The city has a river ferry and many bridges. The Anderson Ferry has been in continuous operation since 1817.
Cincinnati's major bridges include:
- The Newport Southbank Bridge (a.k.a. the Purple People Bridge because of its status as a pedestrian-only bridge as well as its color)
- The John A. Roebling Suspension Bridge Opened in 1866, this bridge was the prototype for the Brooklyn Bridge, also designed by Roebling.
- The Daniel Carter Beard Bridge (a.k.a. the Big Mac bridge for its yellow arches, reminiscent of the McDonald's logo) carries I-471 and connects Cincinnati with Newport, Kentucky
- The Brent Spence Bridge A double-decker truss bridge carrying I-71/75 connecting Cincinnati with Covington, Kentucky
- The Clay Wade Bailey Bridge
- The Taylor-Southgate Bridge
- The Combs-Hehl Bridge a twin-span truss, part of the I-275 loop and commonly called "The 275 Bridge", it travels through Fort Thomas, Kentucky and connects to the neighborhood of California, the easternmost neighborhood in the city limits.

==Airports==
Cincinnati/Northern Kentucky International Airport (IATA: CVG) is the major international airport serving the metropolitan area and is located across the river in Hebron, Kentucky. CVG stands for Covington, the nearest and largest city by the airport when it was built. Although CVG serves Cincinnati, many people do not know it is actually located in Kentucky. The airport is focus city for Allegiant Air. The airport also serves as a global cargo super-hub for DHL Express, and is the 40th busiest airport in the world with cargo operations included. The city has three other airports; Lunken Airport, a municipal airfield used for smaller business jets and private planes; the Butler County Regional Airport, located between Fairfield and Hamilton, which ranks just behind Lunken in business jets and has the largest private aircraft capacity of the Cincinnati area; Cincinnati West Airport, a smaller airport located in Harrison, Ohio.

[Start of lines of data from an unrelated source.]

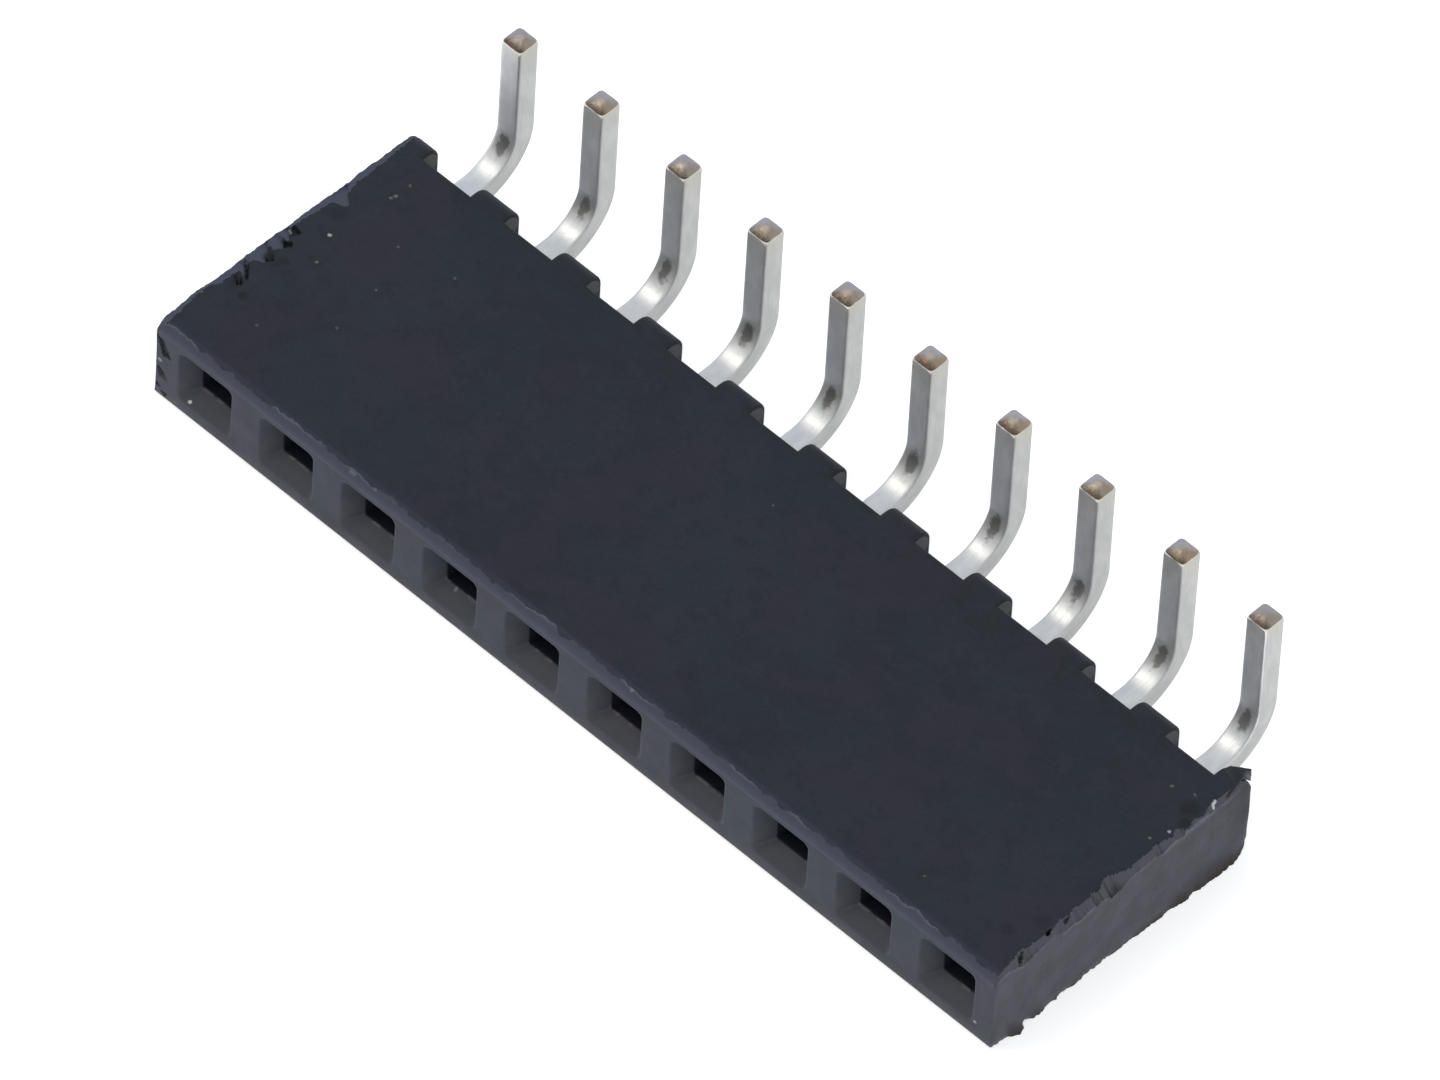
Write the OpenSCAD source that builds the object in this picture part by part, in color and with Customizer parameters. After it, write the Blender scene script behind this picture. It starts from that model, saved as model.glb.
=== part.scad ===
// Female pin header strip, one row of ten, with bent solder tails.
// It lies on its broad face with the sockets towards -Y and the tails pointing up.
// X runs along the row, Y from the mating face to the tails, Z up from the face it lies on.

/* [Row] */
// Distance from one contact to the next
pitch = 2.54; // [2.4:0.02:5.08]
// First contact's centre to the cut end beside it
end_left = 1.52; // [1.2:0.01:3]
// Last contact's centre to the cut end beside it
end_right = 1.41; // [1.2:0.01:3]
// How far the left cut runs off square from front to back
cut_skew = 0.12; // [0:0.01:0.3]

/* [Housing] */
// Thickness of the moulded body
body_t = 2.5; // [2.3:0.1:4]
// Depth from the mating face to the floor of the back notches
body_d = 7.6; // [7:0.1:11]
// How far the ribs between the notches stand behind that floor
rib_d = 0.55; // [0.3:0.05:1]
// Width of each back notch
notch_w = 1.49; // [1.45:0.01:1.8]
// Rounding of the long edge between mating face and upper face
front_r = 0.3; // [0.1:0.05:0.35]
// Rounding of the long edge between mating face and lower face
sill_r = 0.12; // [0.05:0.01:0.3]
// Rounding of the ribs' upper and lower back edges
rib_r = 0.42; // [0.1:0.02:0.6]

/* [Sockets] */
// Width of a socket's mouth on the mating face
mouth_w = 1.65; // [1.2:0.05:2]
// Height of a socket's mouth on the mating face
mouth_h = 1.6; // [1.2:0.05:1.7]
// Depth of the funnel behind the mouth
funnel_d = 0.43; // [0.2:0.01:0.8]
// Side of the square hole at the funnel's bottom
hole_w = 0.95; // [0.8:0.05:1.1]
// Depth from the mating face to the chamber
front_wall = 1; // [0.9:0.05:1.5]
// Width of the chamber that holds a contact
chamber_w = 1.4; // [1.3:0.02:1.44]
// Height of that chamber
chamber_h = 1.6; // [1.5:0.05:1.8]

/* [Solder tails] */
// Side of the square tail
tail_w = 0.6; // [0.4:0.02:0.7]
// Floor of the back notches to the tail's centre line
tail_out = 2.2; // [1.8:0.05:6]
// Height of the tail's shoulders over the upper face
tail_up = 2.9; // [1.5:0.1:6]
// Inside radius of the bend
bend_r = 1; // [0.3:0.05:1.3]
// Radius that the drawn wire has along its four edges
edge_r = 0.05; // [0.02:0.01:0.12]
// Height of the coined point over the shoulders
point_h = 0.12; // [0.05:0.01:0.3]
// Side of the small flat that the point ends in
point_w = 0.2; // [0.1:0.02:0.36]

/* [Receptacle] */
// Thickness of the folded sheet
sheet = 0.2; // [0.12:0.01:0.25]
// Gap between the folded cage and each side of the chamber
cage_gap = 0.1; // [0.05:0.01:0.15]
// Gap between the cage's rims and the chamber's upper side
rim_gap = 0.2; // [0.05:0.05:0.4]
// Length of the folded cage
cage_l = 1.4; // [0.8:0.1:2]
// Length of the flat with barbs behind the cage
barb_flat = 1.2; // [0.8:0.1:1.5]
// Length of the step up from that flat to the tail
step_l = 0.75; // [0.5:0.05:1]
// How far inside the notch floor the step ends
step_in = 0.45; // [0.2:0.05:0.8]
// Gap between the two springs where they pinch the pin
pinch_gap = 0.36; // [0.2:0.02:0.5]
// Chamber's front wall to that pinch
pinch_in = 0.9; // [0.6:0.05:1.2]
// How far each spring's tip turns out again
flare = 0.2; // [0.1:0.01:0.22]
// Chamber's front wall to the springs' tips
tip_gap = 0.15; // [0.05:0.05:0.3]
// Width of a spring at its root
spring_root = 1; // [0.6:0.05:1.1]
// Width of a spring at its tip
spring_tip = 0.7; // [0.4:0.05:0.9]

/* [Torn flake] */
// Length of the flake along the cut end, from its root to its tip
flake_l = 0.7; // [0.5:0.05:1]
// How far its root reaches along the last rib's back
flake_w = 0.65; // [0.3:0.05:0.65]
// How far the tip reaches behind the rib
flake_back = 0.04; // [0.02:0.01:0.3]
// Height of the tip over the upper face
flake_up = 0.22; // [0.05:0.01:0.4]
// Thickness of the flake
flake_t = 0.2; // [0.1:0.01:0.3]

/* [Hidden] */
NODES = ["housing", "contact_01", "contact_02", "contact_03", "contact_04", "contact_05",
         "contact_06", "contact_07", "contact_08", "contact_09", "contact_10"];
$fn = 48;
// Overshoot that carries a cut clear of the face it opens
over = 0.2;
// Overlap that fuses two lengths of one contact
lap = 0.05;

contact_count = len(NODES) - 1;
row_l = (contact_count - 1) * pitch + end_left + end_right;
body_full_d = body_d + rib_d;
total_d = body_d + tail_out + tail_w / 2;
mid_z = body_t / 2;
floor_z = mid_z - chamber_h / 2;

// Places along the depth, counted from the mating face
step_end = body_d - step_in;
step_start = step_end - step_l;
cage_end = step_start - barb_flat;
cage_start = cage_end - cage_l;
pinch_y = front_wall + pinch_in;
tip_y = front_wall + tip_gap;
tail_y = body_d + tail_out;

bend_y = tail_y - tail_w / 2 - bend_r;
bend_z = mid_z + tail_w / 2 + bend_r;
shoulder_z = body_t + tail_up;
cage_w = chamber_w - 2 * cage_gap;
cage_h = chamber_h - rim_gap;

// Root of the flake on the last rib, counted from the rib's back
flake_inset = 0.18;
// Barbs along each side of the flat
barbs = 2;
barb_flank = 0.8;
barb_crest = 0.12;
// Steps of the curves that a spring follows
spring_steps = 8;

function contact_x(i) = -row_l / 2 + end_left + (i - 1) * pitch;

// Distance of a spring's middle from the contact's axis, at a depth y
function spring_x(y) =
    let (pinched = (pinch_gap + sheet) / 2,
         rooted = (cage_w - sheet) / 2)
    y > pinch_y
        ? pinched + (rooted - pinched) * (1 - cos(180 * (y - pinch_y) / (cage_start - pinch_y))) / 2
        : pinched + flare * pow((pinch_y - y) / (pinch_y - tip_y), 2);

// Depths at which a spring's outline is drawn, from its tip to just inside the cage
spring_ys = [for (k = [0 : spring_steps / 2]) tip_y + (pinch_y - tip_y) * 2 * k / spring_steps,
             for (k = [1 : spring_steps]) pinch_y + (cage_start - pinch_y) * k / spring_steps];

// Extrudes a Y-Z outline along X, centred on x = 0
module along_x(length) {
    rotate([90, 0, 90])
        linear_extrude(length, center = true)
            children();
}

// Extrudes an X-Z outline along Y, from y = 0 backwards
module along_y(length) {
    translate([0, length, 0])
        rotate([90, 0, 0])
            linear_extrude(length)
                children();
}

// What a rounding of radius r takes off a corner that lies at the origin, body towards +X +Y
module corner_waste(r) {
    difference() {
        translate([-over, -over])
            square(r + over);
        translate([r, r])
            circle(r);
    }
}

// Square section of the tail with its four drawn edges
module wire_section() {
    difference() {
        square(tail_w, center = true);
        for (a = [0 : 90 : 270])
            rotate(a)
                translate([-tail_w / 2, -tail_w / 2])
                    corner_waste(edge_r);
    }
}

// Side outline of the moulded body, mating face at y = 0
module body_outline() {
    difference() {
        square([body_full_d, body_t]);
        corner_waste(sill_r);
        translate([0, body_t])
            mirror([0, 1])
                corner_waste(front_r);
        translate([body_full_d, 0])
            mirror([1, 0])
                corner_waste(rib_r);
        translate([body_full_d, body_t])
            rotate(180)
                corner_waste(rib_r);
    }
}

// Plan of the body between its two cut ends
module body_plan() {
    polygon([[-row_l / 2, 0],
             [row_l / 2, 0],
             [row_l / 2, body_full_d],
             [-row_l / 2 + cut_skew, body_full_d]]);
}

// Tapered mouth that leads a pin into its hole
module funnel() {
    half_mouth = mouth_w / 2;
    half_hole = hole_w / 2;
    intersection() {
        linear_extrude(body_t)
            polygon([[-half_mouth, 0], [half_mouth, 0], [half_hole, funnel_d], [-half_hole, funnel_d]]);
        translate([0, 0, mid_z])
            along_x(pitch)
                polygon([[0, -mouth_h / 2], [0, mouth_h / 2], [funnel_d, half_hole], [funnel_d, -half_hole]]);
    }
}

// Everything that one contact's place takes out of the body
module socket_cut() {
    funnel();
    translate([-hole_w / 2, funnel_d - lap, mid_z - hole_w / 2])
        cube([hole_w, front_wall - funnel_d + 2 * lap, hole_w]);
    translate([-chamber_w / 2, front_wall, floor_z])
        cube([chamber_w, body_full_d - front_wall, chamber_h]);
    translate([-notch_w / 2, body_d, -over])
        cube([notch_w, rib_d + over, body_t + 2 * over]);
}

// Corner of the last rib that the cut tore up: a thin triangle, raised about its root
module flake() {
    root_end = [row_l / 2, body_full_d + flake_back - flake_l];
    root_rib = [row_l / 2 - flake_w, body_full_d - flake_inset];
    tip = [row_l / 2, body_full_d + flake_back];
    along = root_rib - root_end;
    reach = cross(tip - root_end, along) / norm(along);
    slab = 2 * (flake_l + flake_w);
    intersection() {
        linear_extrude(body_t + flake_up)
            polygon([root_end, root_rib, tip]);
        translate([root_end[0], root_end[1], body_t])
            rotate([0, 0, atan2(along[1], along[0])])
                rotate([-atan(flake_up / reach), 0, 0])
                    translate([0, 0, -flake_t / 2])
                        cube([slab, slab, flake_t], center = true);
    }
}

module housing() {
    color([0.17, 0.18, 0.22])
    translate([0, -total_d / 2, 0]) {
        difference() {
            intersection() {
                along_x(row_l)
                    body_outline();
                linear_extrude(body_t)
                    body_plan();
            }
            for (i = [1 : contact_count])
                translate([contact_x(i), 0, 0])
                    socket_cut();
        }
        flake();
    }
}

// Square tail: a leg through the open back of the chamber, one bend, and the upright with its point
module tail() {
    leg_start = step_end - lap;
    half = tail_w / 2;
    translate([0, leg_start, mid_z])
        along_y(bend_y - leg_start)
            wire_section();
    translate([0, bend_y, bend_z])
        rotate([0, 90, 0])
            rotate_extrude(angle = 90)
                translate([bend_r + half, 0])
                    wire_section();
    translate([0, tail_y, bend_z])
        linear_extrude(shoulder_z - bend_z)
            wire_section();
    translate([0, tail_y, shoulder_z])
        point();
}

// Low four-sided point, coined on the tail's end
module point() {
    half = tail_w / 2;
    flat = point_w / 2;
    outline = [[-half, -lap], [half, -lap], [half, 0], [flat, point_h], [-flat, point_h], [-half, 0]];
    intersection() {
        along_x(tail_w)
            polygon(outline);
        translate([0, -half, 0])
            along_y(tail_w)
                polygon(outline);
        translate([0, 0, -lap])
            linear_extrude(point_h + lap)
                wire_section();
    }
}

// Plan of the flat and the step: two barbs a side, then narrowing to the tail
module flat_plan() {
    half = cage_w / 2;
    barb_l = barb_flat / barbs;
    module side() {
        translate([0, cage_end - lap])
            square([half, barb_flat + lap]);
        for (k = [0 : barbs - 1])
            translate([half - lap, cage_end + k * barb_l])
                polygon([[0, 0],
                         [cage_gap + lap, barb_l * barb_flank - barb_crest],
                         [cage_gap + lap, barb_l * barb_flank],
                         [0, barb_l * barb_flank]]);
        polygon([[0, step_start], [half, step_start], [tail_w / 2, step_end], [0, step_end]]);
    }
    side();
    mirror([1, 0])
        side();
}

// Side of the flat on the chamber's floor and of the step that brings it up to the tail
module flat_outline() {
    polygon([[cage_end - lap, floor_z],
             [step_start, floor_z],
             [step_end, mid_z - tail_w / 2],
             [step_end, mid_z + tail_w / 2],
             [step_start, floor_z + sheet],
             [cage_end - lap, floor_z + sheet]]);
}

module barbed_flat() {
    intersection() {
        linear_extrude(body_t)
            flat_plan();
        along_x(chamber_w)
            flat_outline();
    }
}

// Cage: the sheet folded up on both sides, open at the top
module cage() {
    half = cage_w / 2;
    translate([0, cage_start, floor_z])
        along_y(cage_l)
            difference() {
                translate([-half, 0])
                    square([cage_w, cage_h]);
                for (side = [0, 1])
                    mirror([side, 0])
                        translate([-half, 0])
                            corner_waste(sheet);
                translate([-half + sheet, sheet])
                    square([cage_w - 2 * sheet, cage_h]);
            }
}

// One of the two springs, drawn on the +X side: it closes to the pinch and turns out at its tip
module spring() {
    outer = [for (y = spring_ys) [spring_x(y) + sheet / 2, y]];
    inner = [for (k = [len(spring_ys) - 1 : -1 : 0]) [spring_x(spring_ys[k]) - sheet / 2, spring_ys[k]]];
    root_y = cage_start + lap;
    root_x = (cage_w - sheet) / 2;
    intersection() {
        linear_extrude(body_t)
            polygon(concat(outer,
                           [[root_x + sheet / 2, root_y], [root_x - sheet / 2, root_y]],
                           inner));
        along_x(chamber_w)
            polygon([[tip_y, mid_z - spring_tip / 2],
                     [root_y, mid_z - spring_root / 2],
                     [root_y, mid_z + spring_root / 2],
                     [tip_y, mid_z + spring_tip / 2]]);
    }
}

module contact(i) {
    color([0.78, 0.78, 0.76])
    translate([contact_x(i), -total_d / 2, 0]) {
        tail();
        barbed_flat();
        cage();
        for (side = [0, 1])
            mirror([side, 0, 0])
                spring();
    }
}

housing();
contact(1);  // contact_01
contact(2);  // contact_02
contact(3);  // contact_03
contact(4);  // contact_04
contact(5);  // contact_05
contact(6);  // contact_06
contact(7);  // contact_07
contact(8);  // contact_08
contact(9);  // contact_09
contact(10);  // contact_10
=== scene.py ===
from math import asin, cos, degrees, hypot, radians, sin, sqrt

import bmesh
import bpy
from mathutils import Matrix, Vector, noise


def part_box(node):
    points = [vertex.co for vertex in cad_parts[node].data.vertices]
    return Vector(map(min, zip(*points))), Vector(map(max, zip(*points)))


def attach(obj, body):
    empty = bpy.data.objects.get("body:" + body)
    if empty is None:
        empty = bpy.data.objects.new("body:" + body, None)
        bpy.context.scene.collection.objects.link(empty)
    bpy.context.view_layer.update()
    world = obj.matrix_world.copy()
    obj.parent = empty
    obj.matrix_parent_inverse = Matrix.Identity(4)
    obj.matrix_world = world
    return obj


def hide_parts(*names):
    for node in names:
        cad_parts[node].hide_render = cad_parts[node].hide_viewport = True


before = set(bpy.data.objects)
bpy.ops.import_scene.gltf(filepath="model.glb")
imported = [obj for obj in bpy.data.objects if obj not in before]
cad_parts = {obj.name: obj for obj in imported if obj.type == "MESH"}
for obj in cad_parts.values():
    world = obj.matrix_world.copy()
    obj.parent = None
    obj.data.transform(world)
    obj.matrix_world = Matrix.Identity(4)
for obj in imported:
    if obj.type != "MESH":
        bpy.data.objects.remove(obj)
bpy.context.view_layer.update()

# Housing: the bar that keeps the ten contacts apart, moulded in one shot from black glass-filled plastic.
# Each contact has a funnel mouth, a square hole, a chamber and, at the back, a notch between two ribs.
# Sizes are in millimetres, with Y counted from the mating face, and are scaled when a mesh becomes an object.
MM = 0.001
contact_nodes = sorted(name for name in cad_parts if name.startswith("contact_"))
housing_low, housing_high = (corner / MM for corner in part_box("housing"))
front_y = housing_low.y
cut_left, cut_right = housing_low.x, housing_high.x
contact_xs = [(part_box(name)[0].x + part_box(name)[1].x) / 2 / MM for name in contact_nodes]
pitch = (contact_xs[-1] - contact_xs[0]) / (len(contact_xs) - 1)

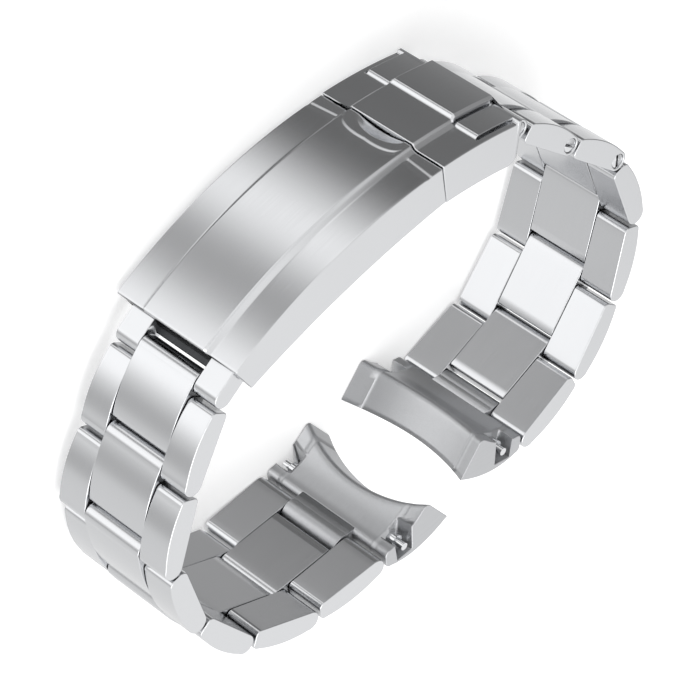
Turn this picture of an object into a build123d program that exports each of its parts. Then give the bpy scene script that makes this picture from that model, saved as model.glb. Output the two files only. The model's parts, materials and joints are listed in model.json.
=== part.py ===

CVG Airport, along with the two other regional international airports, Dayton International Airport 78 mi north, and John Glenn Columbus International Airport 128 mi northeast, form an important regional transportation network. Combined, they anchor the corners of a triangular region that serves about 50% of the population of Ohio and about 10% of Kentucky. The region encompasses over 6000 sqmi with about 50% available for development.

==Commerce==
According to Forbes Magazine, Cincinnatians spend 20% of their income on transit, which makes the city the sixth most expensive city for commuting in the United States. As of 2003, the port of Cincinnati is ranked 5th by trip ton-miles for an inland port.

Several freight railroads service Cincinnati, the largest being CSX Transportation which operates a railroad yard west of Interstate 75. Other railroads include Norfolk Southern, which operates a large intermodal yard in the west end neighborhood of Queensgate and the Indiana & Ohio Railroad which operates several small predecessor yards throughout the city.